上述的思考縈繞我心中,但見鄭捷所屬的基督教大學──東海大學的公開信,數百字底下盛載著愛與關懷。不是「塘邊鶴式」的問候,而是感同身受的愛與恕,是學府對學生(無論是對或是錯)生命的承擔。誠然,這一宗案件對東海是一個打擊,但學校將遺憾轉化成教育。它說,若果惡夢必然發生,「我們願意是發生在我們所深愛的東海。因為我們可以有不一樣的承擔」,而承擔是來自教育理想,來自每一個東海人,亦來自上主。

當社會上各種聲音充斥,各類人士紛起評論,東海的公開信如同迷霧裡給予光明。在眾人設法逃避,免招危害的時候,當指摘聲浪進入校園時,學校沒有聞聲奔逃,它選擇面對。它遺憾事件發生,亦記念受害的人,但它不同的,是視鄭捷如同其他東海人一樣,一貫是自己的家人,一個所愛卻不夠愛的親人。這是道德勇氣,亦是悲慘時刻的見證。

因著這封公開信,是往台中行程期間,我決意到東海走一趟,體會學校的道德勇氣是如何形成,是如何的深入學生心中。
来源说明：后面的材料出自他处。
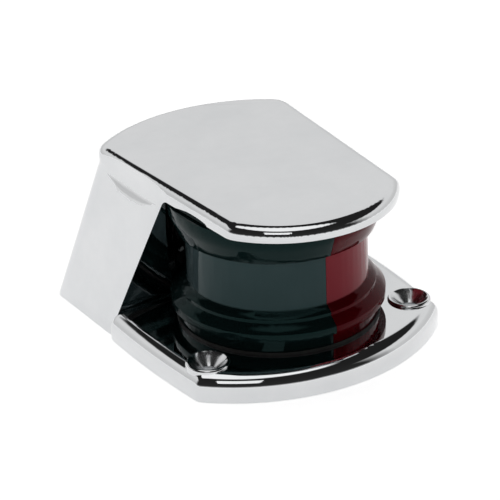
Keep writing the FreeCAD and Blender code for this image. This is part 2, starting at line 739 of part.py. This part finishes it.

我選擇了東海大學最著名的教堂——路思義教堂。

「我是東海人」的見證

穿過林蔭,直達教堂,教堂等邊三角形的外觀,豎立在四方草地上。教堂門口兩邊掛著橙絲帶,寫著「我是東海人,我用關愛‧守護每個角落心靈」。進入堂內,部份人在靜靜祈禱,在音樂伴隨下,仰望十字架。兩日之後(五月廿五日),教堂將舉辦祈禱會,校方以當答案不夠時,讓師生一同聚集,經歷醫治、反思、祈禱,並看見希望,讓受創的心靈得到醫治。

從教堂內掛上的心意卡,看見學校的基督教教育。學生們寫上對學校生活的感情,感恩學校的培育,亦感謝身旁師友在失望、憂傷時的關愛。在社會經歷創傷時刻,東海人的感恩心,看似沒有關聯,卻成為別人前進的力量,多走一步,如公開信所說,成為別人的天使。

適逢東海的「和好感恩月」,教堂外一段以木搭成的路徑,以十架七言為旨,引領人走到教堂外的牌架前——「和好之路的終了,是新生之旅的起點。如同一艘亙古的戰艦」,並以英文寫上:祂盛載我們的失敗、希望,祂永遠關心,並且會永遠在旁。(The Carrier……He always cares and will always be there.)

殺戮切斷人的時空,造成人的區隔與割裂。和好之路的末端,原是新生的開始。向重人情的台灣人,死亡未有設斷他們的內心,當惶恐出現車箱,隨後就有民間自發的擁抱行動,盼望重新接駁人的關聯。

昨日,在新聞畫面上,看到鄭捷父親跪地求饒,多次請求原諒。生命不能承受的重擔,落在老人家身上,也落在受害者家庭裡,悲傷在長夜中仍未沉止。只祈願上主的愛與憐憫,落在台灣人的心裡,如同在東海中,成為記憶的轉化,在害怕、失落、困乏中,成為隨時的幫助。

台灣加油!這是在旅程常聽見的一句話,希望台灣媒體忠於本份,也願台灣這個歷經困難的小島,繼續發揮寶島的愛。